Three years ago, after Eighth Blackbird made
its Santa Fe debut on the 20th Century Unlimited series, local
reviewers called them "a sonic and artistic wonder" and described the
concert as "magical." The group makes an eagerly awaited return
appearance at 8 p.m. Saturday, March 15, in St. Francis Auditorium,
in a concert co-sponsored by 20th Century Unlimited and Santa Fe New
Music. Oliver Prezant hosts a preconcert lecture with the musicians.
In addition to Kaplan, the performers are flutist Molly Alicia Barth,
clarinetist Michael Maccaferri, violinist Matt Albert and cellist
Nicholas Photinos. (The ensemble's sixth member, percussionist
Matthew Duvall, is on paternity leave.)
Formed in 1996, when its
members were students at Oberlin Conservatory of Music, Eighth
Blackbird is currently ensemble in residence at Northwestern
University and the University of Chicago.
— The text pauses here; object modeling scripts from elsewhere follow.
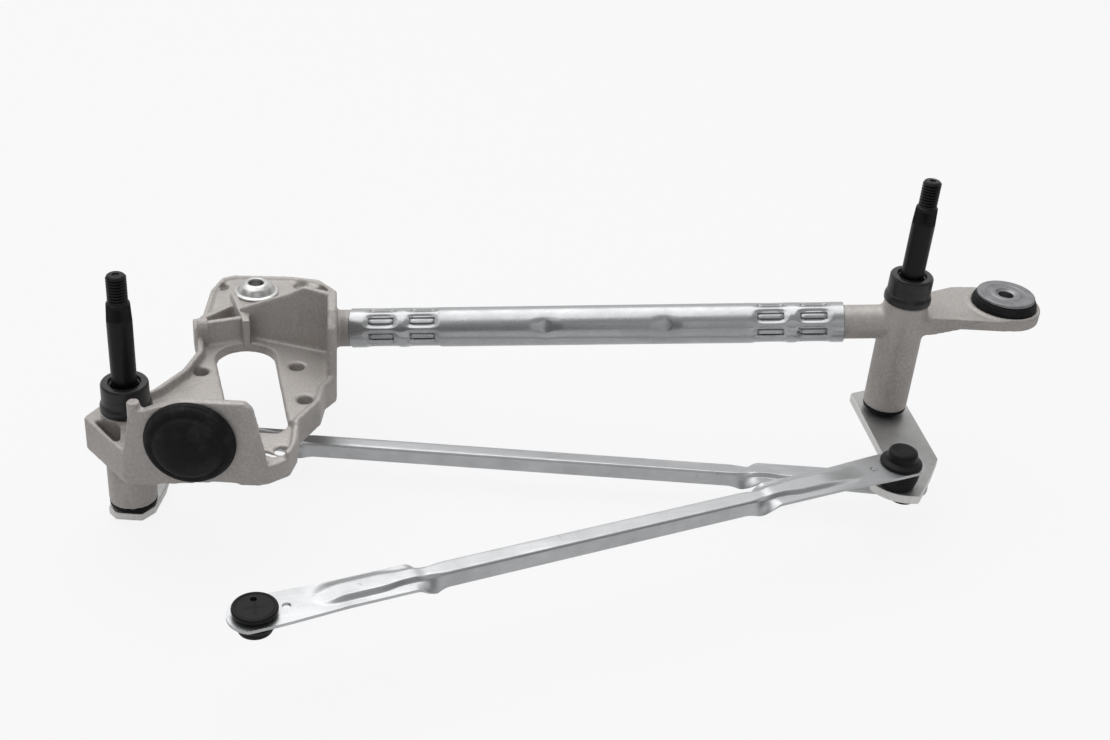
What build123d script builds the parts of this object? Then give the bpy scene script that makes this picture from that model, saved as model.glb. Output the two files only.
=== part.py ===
from build123d import *
from math import cos, hypot, radians, sin
import os

# A wiper linkage: two spindles, each in the boss of a cast bracket, a frame tube that joins the
# brackets, a crank on each spindle and two pressed channel links.
# The origin is on the left spindle's axis, at the shoulder where its thread begins. X runs to the
# right spindle, Y away from the viewer and Z up along the spindles. Sizes are in millimetres.
# Heights are measured up from the left crank's top face, and level() turns one into a Z value.

# Spindles
pivot_spacing = 335.0
right_rise = 23.5
left_shoulder_height = 96.2
right_shoulder_height = 126.4
spindle_diameter = 10.0
thread_diameter = 8.0
thread_length = 11.4
thread_chamfer = 0.9
taper_length = 8.4
taper_top_diameter = 8.9
spindle_foot_diameter = 9.0
peened_head_diameter = 12.5
peened_head_height = 1.2

# Bosses, bushes, washers, rings and caps
boss_diameter = 19.6
left_boss_top = 47.2
boss_above_tube = 10.6
boss_foot_gap = 3.8
running_fit = 0.04
press_gap = 0.02
body_gap = 0.3
bush_wall = 1.6
bush_length = 14.0
lower_washer_diameter = 19.8
upper_washer_thickness = 1.2
ring_thickness = 1.2
cap_height = 12.8
cap_foot_diameter = 20.6
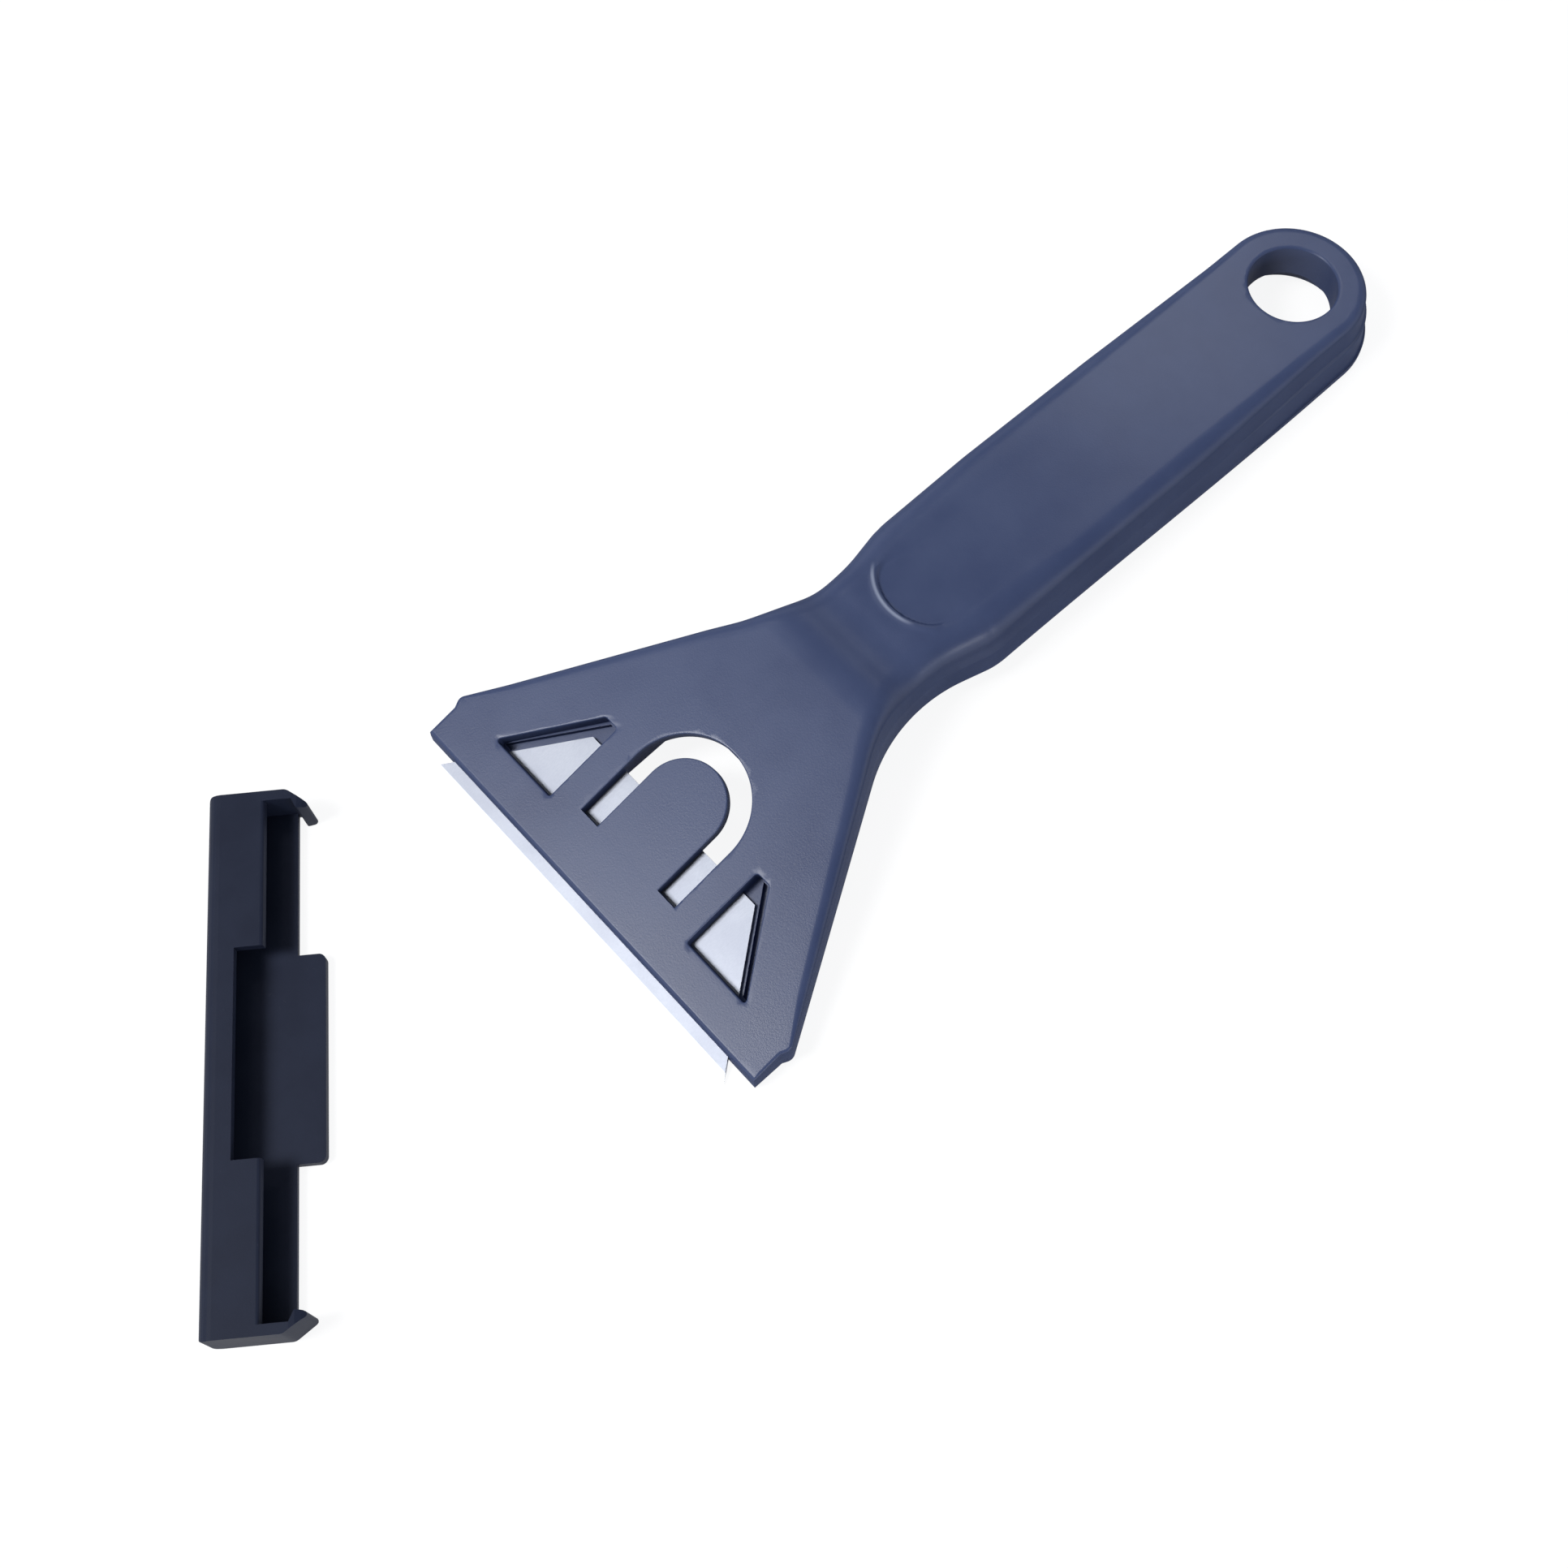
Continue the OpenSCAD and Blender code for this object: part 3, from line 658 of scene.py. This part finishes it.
def tongue_opening():
    outline = tongue_edge(ARCH_R)
    levels = [(0, -PLATE_T - CLEAR)] + soft_mouth(lambda up: up)
    return stack("tongue_opening", outline, levels, on_plate, root_edge(outline))


def blade_slot():
    gap = beside_blade(BLADE_SIDE_GAP)
    rear = BLADE_BACK + BLADE_SIDE_GAP
    outline = [
        (-BLADE_OUT, blade_half(-BLADE_OUT) + gap),
        (rear, blade_half(rear) + gap),
        (rear, -blade_half(rear) - gap),
        (-BLADE_OUT, -blade_half(-BLADE_OUT) - gap),
    ]
    return stack("blade_slot", outline, [(0, SHELF_TOP), (0, SHELF_TOP + BLADE_T + BLADE_GAP * 2)], on_plate)


def well():
    front, rear = FRONT_X + CLEAR, plate_x(WELL_BACK)
    outline = [(front, WELL_HALF), (rear, WELL_HALF), (rear, -WELL_HALF), (front, -WELL_HALF)]
    return stack("well", outline, [(0, -CLEAR), (0, below_plate(-PLATE_T))], upright)


def shelf_hollow(side):
    gap = beside_blade(BLADE_SIDE_GAP)
    front, rear = SHELF_T * 2, SHELF_BACK - RIB_T
    outline = np.array([
        (plate_x(front), BEAM_HALF),
        (plate_x(front), blade_half(front) + gap),
        (plate_x(rear), blade_half(rear) + gap),
        (plate_x(rear), BEAM_HALF),
    ])
    levels = [(0, -CLEAR), (0, below_plate(SHELF_TOP - SHELF_T))]
    return stack("shelf_hollow", outline * [1, side], levels, upright)


def flank_hollow(side):
    gap = beside_blade(BLADE_SIDE_GAP + END_RIB_T)
    shoulder_x = FRONT_X - SHOULDER_BACK
    flank = math.atan((SHOULDER_W - THROAT_W) / 2 / (shoulder_x - THROAT_X))
    wall_y = WALL / math.cos(flank)
    rear_x = shoulder_x - (SHOULDER_W / 2 - wall_y - BEAM_HALF - RIB_T) / math.tan(flank)
    outline = np.array([
        (FRONT_X - WALL, blade_half(WALL) + gap),
        (FRONT_X - WALL, FRONT_W / 2 - WALL),
        (shoulder_x, FRONT_W / 2 - WALL),
        (rear_x, BEAM_HALF + RIB_T),
        (rear_x, BEAM_HALF),
        (plate_x(SHELF_BACK), BEAM_HALF),
        (plate_x(SHELF_BACK), blade_half(SHELF_BACK) + gap),
    ])
    return stack("flank_hollow", outline * [1, side], [(0, -CLEAR), (0, below_plate(-PLATE_T))], upright)


def neck_hollow():
    plan = holder_plan()
    front, rear = plate_x(WELL_BACK) - RIB_T, PANEL_FRONT_X + RIB_T
    roof = handle_top(VALLEY_X) - VALLEY_DEPTH - ROOF_T
    xs = np.linspace(rear, front, 9)
    half = np.minimum(np.interp(xs, plan[:, 0], plan[:, 1]) - WALL - SKIRT_IN, WELL_HALF)
    outline = np.vstack([np.c_[xs, half], np.c_[xs, -half][::-1]])
    return hollow("neck_hollow", outline, level(roof))


def tip_hollow():
    """The pocket round the tube of the hanging hole, as far as the middle rib that ends on the tip."""
    tube, side, rib = HOLE_R + WALL, TIP_HOLLOW_R, RIB_T / 2
    out_at, in_at = math.acos(rib / side), math.acos(rib / tube)
    outer = np.linspace(math.pi / 2, math.pi / 2 + out_at, 24)
    inner = np.linspace(math.pi / 2 + in_at, math.pi / 2 - in_at - math.pi, 60)
    upper = np.c_[side * np.cos(outer), side * np.sin(outer)]
    ring = np.c_[tube * np.cos(inner), tube * np.sin(inner)]
    lower = (upper * [1, -1])[::-1]
    outline = np.vstack([[[tube + RIB_T, -side], [tube + RIB_T, side]], upper, ring, lower])
    return hollow("tip_hollow", outline, level(handle_top(0) - ROOF_T), TUBE_SOFT)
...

The group's name refers to
the Wallace Stevens poem "Thirteen Ways of Looking at a Blackbird."
Eighth Blackbird's penchant for memorizing scores is unusual in
chamber music, particularly for groups with a strictly contemporary
repertoire, since such music is often complex as well as unfamiliar. "It's very freeing and a lot of fun," Kaplan said in a phone
interview from her home in Chicago. "Without a score to look at, we
are more in touch with one another and with the audience, and of
course it enables us to move around the stage. You have to really pay
attention and understand how your part fits into the whole. I think
it forces you to listen a lot better," she said. "If you go to a rock
or rap concert, or a dance or theater piece, the performers are very
engaging, and that's what audiences love. Maybe it's a generational
thing, but the six of us have tried to incorporate elements of that
into what we do, simply because we find it more interesting."
None of
which distracts Eighth Blackbird from its primary focus on the music,
as evidenced by rave reviews and a string of awards. The first
contemporary ensemble to win first prize at the Concert Artists Guild
International Competition, Eighth Blackbird has been honored with the
prestigious Naumburg Chamber Music Award and first prizes in both the
Fischoff and Coleman Chamber Music competitions.
In addition to its
Santa Fe appearance, Eighth Blackbird's 2002-03 schedule includes
performances at Kennedy Center, the Metropolitan Museum of Art, UCLA,
University of Texas at Austin and the Eastman School of Music.
"In
choosing repertoire," Kaplan said, "we all have to agree. It's
important to love what we're playing, or we don't send a convincing
message to the audience. And we all work together on interpretation."
The program features five works written between 1962 and 1985,
including three performed without a score.
George Crumb's haunting
Vox Balaenae (Voice of the Whales), for amplified flute, piano and
cello, was inspired by the singing of the humpback whale and has been
called an oceanic equivalent of Olivier Messiaen's birdcalls. The
Pulitzer Prize-winning composer specified that the piece should be
performed under blue lights, to evoke the sea, and that the three
performers wear black half-masks. "Crumb wants to dehumanize the
piece and have you really listen to the sounds," Kaplan said. "It's a
very powerful, visceral work, with a feel of being about the
beginning of time." New Yorker critic Andrew Porter, writing in 1973,
called Vox Balaenae "a sustained and beautiful dream vision of the
deep."
Joan Tower's Petroushskates pays homage both to Stravinsky,
one of Tower's major influences, and to the flow and grace of figure
skating, which she finds moving.
Michael Torke wrote The Yellow Pages (part of a larger work, The
Telephone Book) in 1985, while he was a
graduate composition student at Yale. It was one of the definitive
works of post-minimalism, which combines the repetitive structures of
the minimalists with techniques borrowed from both the classical and
pop music traditions.
The Tower and Torke works are choreographed,
Kaplan said, adding, "the Crumb piece is definitely theatrical in
nature, although we can't move around because of the microphones."
Rounding
out the program are Arrangements From the Glogauer Songbook, a work
by Charles Wuorinen (another Pulitzer winner and a
self-described maximalist) that plays with 15th-century counterpoint,
and John Harbison's Variations, which received its world premiere at
the 1982 Santa Fe Chamber Music Festival.